Another issue: not much attention to grammar: that comma after line 3 really pisses me off. [And I just erased that particular rant: the poem doesn’t merit it.]

I have other problems with the poem, all small. “Parted quickly” seems forced. “Alphabet’s monarch” likewise: why is it so? Because of the tail? I would think the primary positioning of ‘A’ rather trumps a tail wagging far down the line. (Actually, I think the whole conceit of the poem – that there is some importance in the positioning of the tail – is forced.) “Fluent tongue” is a loose ideational tie to language, but it fails for me because “fluent” is not visual, and has nothing around it to give me reason for its existence.

One of the primary rules of poetry: if there is not a reason for it to exist in the poem, then it shouldn’t. (Thank you Mr.
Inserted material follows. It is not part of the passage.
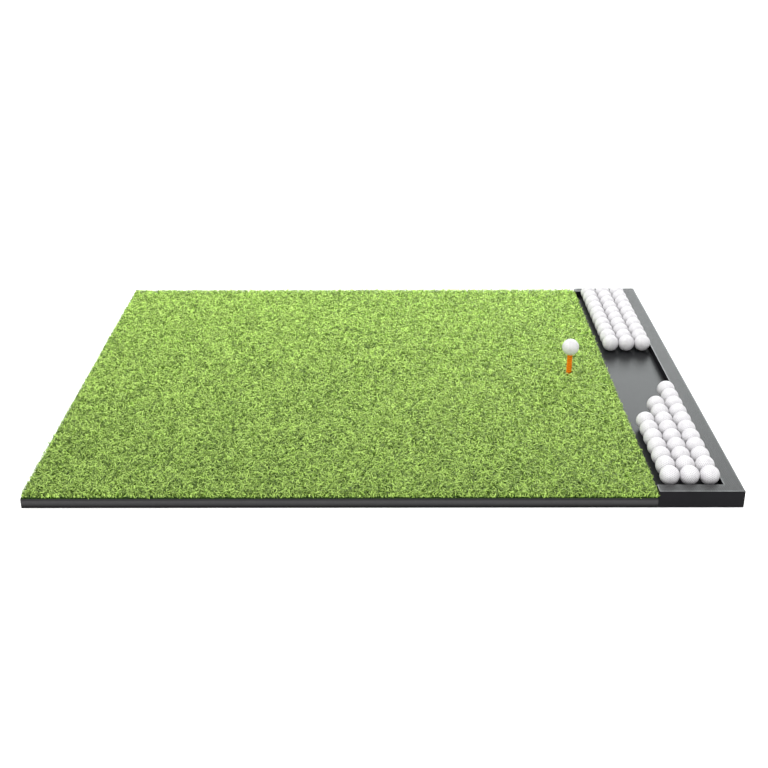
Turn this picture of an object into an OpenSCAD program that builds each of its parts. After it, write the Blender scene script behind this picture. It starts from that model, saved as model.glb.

Pound.) And calling it ornament is not a get out of jail free card; ask any competent architect.

What is my point? Too many small errors. “Q” does not come off as a neat little ditty (neat works two ways, there) – it comes off as a quick throwaway you draft during half time of a game on a napkin to see if it gets a quick laugh, then to be thrown away. Just because it’s a short little what-not, does not excuse the poet from making a tight poem. I am reminded of the line from the film Impromptu, where Chopin (Hugh Grant) is explaining to George Sand (Judy Davis) the difficulty in writing an impromptu: how to create a piece that is well structured, well crafted, but sounds like it is off the cuff. Notice the reversal: a good little ditty is a well-crafted piece that comes off sounding like a little ditty. Saying “Oh, it’s just a little ditty,” does not justify poor craftsmanship.